28 mars 2012

"Teaching for understanding" (Critical Guide, E.D. Hirsch Jr)

   A phrase that contrasts itself with teaching for "mere facts." It is associated with the motto "Less is more," which implies that depth is preferable to breadth in education, on the claim that depth leads to understanding, whereas breadth leads to superficiality and fragmentation. 

   Few would dissent from the aim of teaching for understanding. 

   Clearly the term needs different interpretations in the different grades. Take the alphabet. A kindergartner should understand the principle that the letters of the alphabet represent sounds. At a later stage, students should understand some peculiarities of English spelling and the differences between vowels and consonants.

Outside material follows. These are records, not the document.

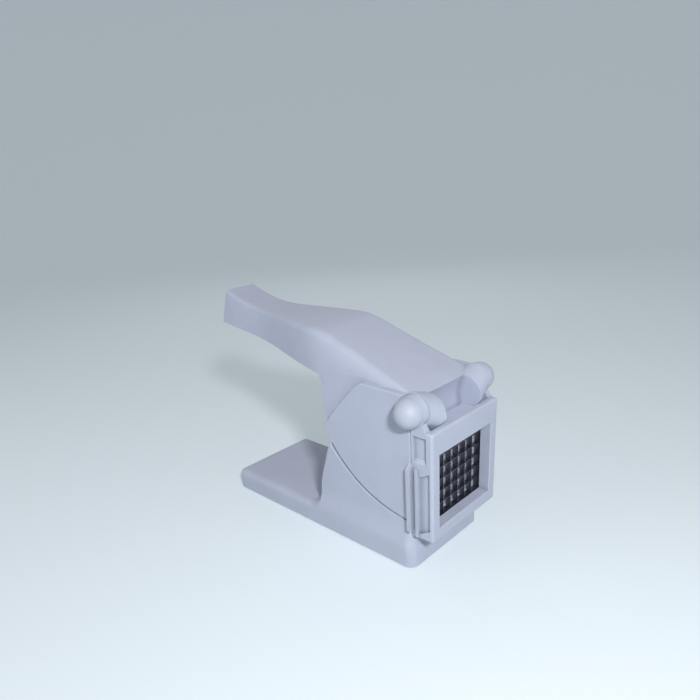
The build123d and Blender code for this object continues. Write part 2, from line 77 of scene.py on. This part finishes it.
# base, in millimetres; every height is from the table
WALL = 2.6
RIM = 1.0
BASE_BACK = 242.4
FRONT_STEP = 1.4            # how far the front face stands out at its foot
FRONT_FOOT = 24.0           # height where it stops standing out
PLATE_HALF = 51.0
PLATE_TOP = 21.6
SADDLE_HALF = 47.0
FLARE_FOOT = 20.0           # heights between which the side draws in to the saddle
FLARE_HIGH = 46.0
FLARE_POWER = 0.75
TOE_RADIUS = 20.0
TOE_CENTER = np.array((-130.5, PLATE_TOP + TOE_RADIUS))
TIP_X = -93.5
TIP_INSET = 1.6             # how far the inner skin's tip stands back, per millimetre of inset
RISING = np.array((0.54, 0.84))     # direction of the saddle's rear at its tip
REAR_PULL = 18.0            # length of the curve's handles on the saddle's rear
FLOOR_RADIUS = 115.0
FLOOR_CENTER = np.array((0.2, 160.6))

# radii of the edge between the top and the sides, and the heights over which they change
PLATE_ROUND = 7.0
TIP_ROUND = 0.35
REAR_ROUND = 3.2
CORNER_ROUND = 1.0
BASE_CORNER = 8.5
LEAST_ROUND = 0.35
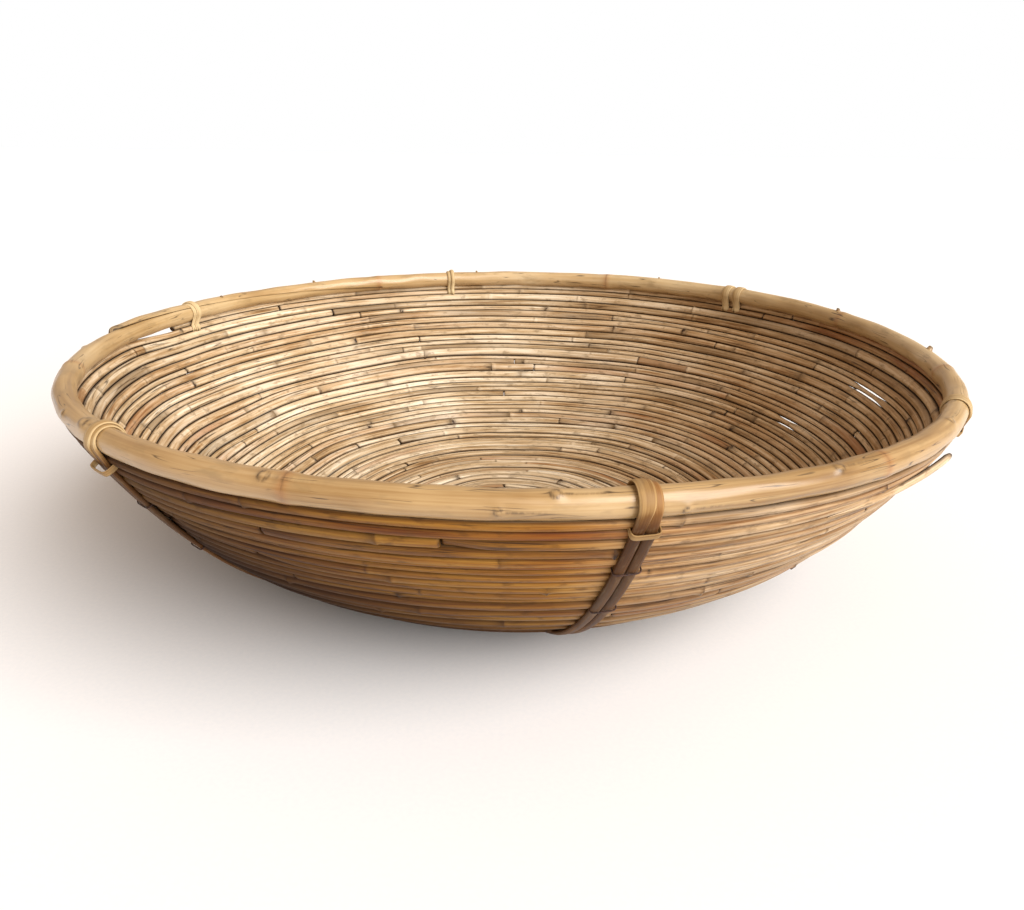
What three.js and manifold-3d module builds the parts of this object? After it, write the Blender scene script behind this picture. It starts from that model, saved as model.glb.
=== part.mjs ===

Still later, students might come to understand the historical uniqueness of the alphabetic system of writing, as contrasted with the various other modes of representing language in visual form such as hieroglyphics and ideograms. From this simple example, it is obvious that the phrase "understanding the alphabet" has very different content in different circumstances, and that the "deeper" understanding becomes, the more "mere facts" are required. A middle-school child does not need to understand what cuneiform is, or the difference between alphabetic and syllabic modes of phonological writing. As understanding of the alphabet advances, the university student may need to learn this additional information. 

   Few would disagree with a general preference for integration over fragmentation of information, but it is hard to get much useful guidance or meaning from the phrase "teaching for understanding."



Antipathy to subject-matter content  


"banking theory of schooling" 
"culturally-biased curriculum" 
"outcomes-based education" 
"research has shown"
"self-esteem"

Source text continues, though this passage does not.